**Problem to solve**
Select from the records below every line that has the word "This" in it.

**Data excerpts**
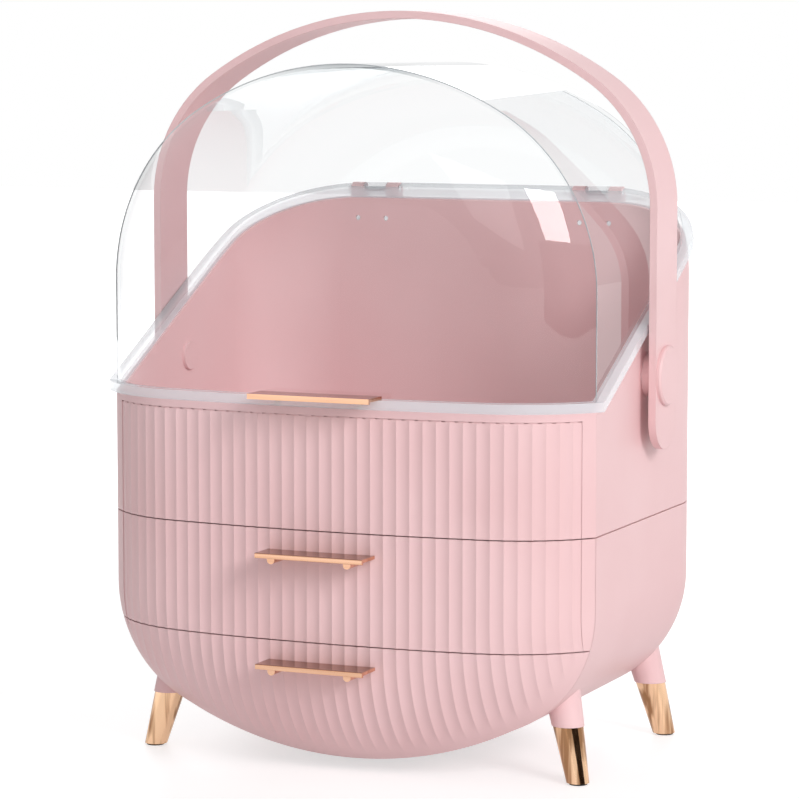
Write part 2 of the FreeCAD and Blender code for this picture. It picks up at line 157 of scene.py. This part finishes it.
handlingMarks = {"scale": 700.0, "detail": 6.0, "strength": 0.08, "height": 0.00002}


def makeMetal(name, look):
    mat, tree, shader = newMaterial(name)
    shader.inputs["Metallic"].default_value = 1.0
    # tone streaks stretched along one axis; on the gold legs their dark end is painted reflection
    drawn = addNode(tree, "ShaderNodeMapping", Scale=look["streaks"])
    tree.links.new(objectCoords(tree), drawn.inputs["Vector"])
    tone = addNode(tree, "ShaderNodeTexNoise", Scale=1.0, Detail=2.0)
    tree.links.new(drawn.outputs["Vector"], tone.inputs["Vector"])
    color = ramp(tree, tone.outputs["Fac"], look["deep"], look["pale"], look["streakFrom"], look["streakTo"])
    # painted shade: faces whose normal points up get the dark top colour, a painted reflection of dark
    # surroundings
    if "upper" in look:
        parts = addNode(tree, "ShaderNodeSeparateXYZ")
        tree.links.new(addNode(tree, "ShaderNodeTexCoord").outputs["Normal"], parts.inputs[0])
        paintedTopShade = mathNode(tree, "GREATER_THAN", parts.outputs["Z"], look["upperFrom"])
        faces = addNode(tree, "ShaderNodeMix", data_type="RGBA")
        tree.links.new(paintedTopShade, faces.inputs[0])  # then 6 and 7, the colour sockets of a mix
        tree.links.new(color, faces.inputs[6])
        faces.inputs[7].default_value = (*look["upper"], 1)
        color = faces.outputs[2]
    tree.links.new(color, shader.inputs["Base Color"])
    marks = noiseAt(tree, handlingMarks["scale"], handlingMarks["detail"])
    tree.links.new(spread(tree, marks, look["roughLow"], look["roughHigh"]), shader.inputs["Roughness"])
    normal = bumpFrom(tree, marks, handlingMarks["strength"], handlingMarks["height"])
    tree.links.new(normal, shader.inputs["Normal"])
    return mat


# clear acrylic: thin walls seen straight through, painted grey shade where they are seen edge on (standing
# in for refraction), a Fresnel gloss that brightens them there, and a painted pale sheen on the rim flange
clearAcrylic = {
    "body": (0.992, 0.995, 0.996),
    "veil": (0.93, 0.94, 0.945),
    "edge": (0.30, 0.33, 0.35),
    "bodyEnd": 0.55, "veilAt": 0.86,
    "ior": 1.46,
    "smearScale": 25.0,
    "roughLow": 0.0,
    "roughHigh": 0.03,
    "shade": (0.94, 0.945, 0.95),
    "rimLevel": 0.201, "rimEdge": -0.0729775, "rimSlope": 0.526316,
    "flangeTall": 0.0056,
    "flangeSheen": (0.80, 0.83, 0.87),
    "flangeSheenShare": 0.42,
}


def mixShaders(tree, factor, first, second):
    mix = addNode(tree, "ShaderNodeMixShader")
    tree.links.new(factor, mix.inputs[0])
    tree.links.new(first, mix.inputs[1])
    tree.links.new(second, mix.inputs[2])
    return mix.outputs[0]


def flangeMask(tree, look):
    # one on the rim flange, nought on the dome: height over the sloping rim
    parts = addNode(tree, "ShaderNodeSeparateXYZ")
    tree.links.new(objectCoords(tree), parts.inputs[0])
    back = mathNode(tree, "SUBTRACT", parts.outputs["Y"], look["rimEdge"])
    back = mathNode(tree, "MAXIMUM", back, 0.0)
    rise = mathNode(tree, "MULTIPLY", back, look["rimSlope"])
    over = mathNode(tree, "SUBTRACT", parts.outputs["Z"], look["rimLevel"])
    over = mathNode(tree, "SUBTRACT", over, rise)
    return mathNode(tree, "LESS_THAN", over, look["flangeTall"])


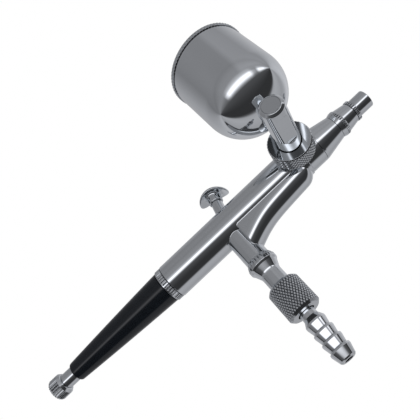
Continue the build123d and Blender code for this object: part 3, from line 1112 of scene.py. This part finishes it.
# Brightness by direction round the barrel, in degrees: 0 is level towards -Y and 90 straight down.
STUDIO_BANDS = [
    (-180, 0.50),
    (-124, 0.38),
    (-100, 0.30),
    (-80, 0.235),
    (-50, 0.255),
    (-36, 0.235),
    (-20, 0.275),
    (-8, 0.29),
    (2, 0.28),
    (24, 0.14),
    (30, 0.085),
    (50, 0.050),
    (62, 0.036),
    (89, 0.036),
    (94, 0.10),
    (101, 0.40),
    (112, 0.44),
    (130, 0.41),
    (150, 0.365),
    (162, 0.38),
    (180, 0.50),
]
# The long soft box on the -Y side: its brightness by the same angle.
SOFT_BOX = [(-180, 0), (-6, 0), (4, 0.25), (10, 1.0), (17, 1.0), (24, 0.2), (29, 0), (180, 0)]
SOFT_BOX_STRENGTH = 1.2
# How much of the soft box shows from the handle's end (-1) to the nozzle's end (1).
SOFT_BOX_ENDS = [
    (-1, 0),
    (-0.74, 0),
    (-0.56, 1),
    (0.58, 1),
    (0.70, 0.25),
    (0.80, 0.1),
    (0.87, 1),
    (0.95, 1),
    (1, 0.3),
]
# How the walls above the barrel dim or brighten it, from the handle's end to the nozzle's end.
SIDE_WALLS = [(-1, 0.85), (-0.8, 0.92), (-0.6, 1), (0.28, 1), (0.45, 1.28), (1, 1.3)]
SIDE_WALLS_PEAK = 1.3
TINT = 1.035


class Sky:
    """The world's node tree, and small helpers that build curves of direction in it."""

    def __init__(self, world):
        world.use_nodes = True
        self.nodes, self.links = world.node_tree.nodes, world.node_tree.links
        self.nodes.clear()
        place = self.nodes.new("ShaderNodeTexCoord")
        parts = self.nodes.new("ShaderNodeSeparateXYZ")
        self.links.new(place.outputs["Generated"], parts.inputs["Vector"])
        self.x, self.y, self.z = (parts.outputs[axis] for axis in "XYZ")

    def math(self, operation, *values):
        node = self.nodes.new("ShaderNodeMath")
        node.operation = operation
        for socket, value in zip(node.inputs, values):
            if isinstance(value, (int, float)):
                socket.default_value = value
            else:
                self.links.new(value, socket)
        return node.outputs[0]

    def spread(self, value, low, high):
        """Maps low to high onto 0 to 1, held at the ends."""
        node = self.nodes.new("ShaderNodeMapRange")
        node.inputs["From Min"].default_value = low
        node.inputs["From Max"].default_value = high
        self.links.new(value, node.inputs["Value"])
        return node.outputs["Result"]

    def curve(self, value, low, high, stops, peak=1.0):
        """A brightness that changes in straight runs between stops, divided by its peak."""
        node = self.nodes.new("ShaderNodeValToRGB")
        ramp = node.color_ramp
        while len(ramp.elements) > 1:
            ramp.elements.remove(ramp.elements[-1])
        for k, (stop, level) in enumerate(stops):
            position = (stop - low) / (high - low)
            element = ramp.elements[0] if k == 0 else ramp.elements.new(position)
            element.position = position
            element.color = (level / peak, level / peak, level / peak, 1)
        self.links.new(self.spread(value, low, high), node.inputs["Fac"])
        return node.outputs["Color"]

    def background(self, strength, colour=(1, 1, 1, 1)):
        node = self.nodes.new("ShaderNodeBackground")
        node.inputs["Color"].default_value = colour
        if isinstance(strength, (int, float)):
            node.inputs["Strength"].default_value = strength
        else:
            self.links.new(strength, node.inputs["Strength"])
        return node.outputs["Background"]


def add_studio():
    """White for the camera, even light for matt surfaces, and soft-box bands for gloss."""
    world = bpy.data.worlds.new("studio")
    bpy.context.scene.world = world
    sky = Sky(world)
    turn = sky.math("ARCTAN2", sky.math("MULTIPLY", sky.z, -1), sky.math("MULTIPLY", sky.y, -1))
    degrees = sky.math("MULTIPLY", turn, 180 / math.pi)
    bands = sky.curve(degrees, -180, 180, STUDIO_BANDS)
    walls = sky.math("MULTIPLY", sky.curve(sky.x, -1, 1, SIDE_WALLS, SIDE_WALLS_PEAK), SIDE_WALLS_PEAK)
    above = sky.spread(sky.z, -0.05, 0.15)
    walls = sky.math("ADD", sky.math("MULTIPLY", above, sky.math("SUBTRACT", walls, 1)), 1)
    strip = sky.curve(degrees, -180, 180, SOFT_BOX)
    box = sky.math("MULTIPLY", strip, sky.curve(sky.x, -1, 1, SOFT_BOX_ENDS))
    box = sky.math("MULTIPLY", box, SOFT_BOX_STRENGTH)
    level = sky.math("ADD", sky.math("MULTIPLY", bands, walls), box)
    gloss = sky.background(level, (1, 1, TINT, 1))
    even = sky.background(1.0)
    rays = sky.nodes.new("ShaderNodeLightPath")
    mix = sky.nodes.new("ShaderNodeMixShader")
    output = sky.nodes.new("ShaderNodeOutputWorld")
    sky.links.new(rays.outputs["Is Glossy Ray"], mix.inputs["Fac"])
    sky.links.new(even, mix.inputs[1])
    sky.links.new(gloss, mix.inputs[2])
    sky.links.new(mix.outputs["Shader"], output.inputs["Surface"])


def add_floor():
    """A pale floor well below the hose tail, out of the glossy reflections."""
    drop = 0.045
    half = 3.0
    level = cad_low.z - drop
    mesh = bpy.data.meshes.new("floor")
    corners = [(-half, -half, level), (half, -half, level), (half, half, level), (-half, half, level)]
    mesh.from_pydata(corners, [], [(0, 1, 2, 3)])
    floor = bpy.data.objects.new("floor", mesh)
    bpy.context.scene.collection.objects.link(floor)
    material, nodes, links, shader = new_material("pale_floor")
    tone = noise(nodes, links, 6.0, 2.0)
    pale = tinted(nodes, links, tone, (0.86, 0.86, 0.86), (0.90, 0.90, 0.90))
    links.new(pale, shader.inputs["Base Color"])
    shader.inputs["Roughness"].default_value = 0.9
    mesh.materials.append(material)
    floor.visible_glossy = False


add_camera()
add_studio()
add_floor()
bpy.context.scene.view_settings.view_transform = "Standard"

**Right answer**
Write part 2 of the FreeCAD and Blender code for this picture. It picks up at line 157 of scene.py. This part finishes it.
Continue the build123d and Blender code for this object: part 3, from line 1112 of scene.py. This part finishes it.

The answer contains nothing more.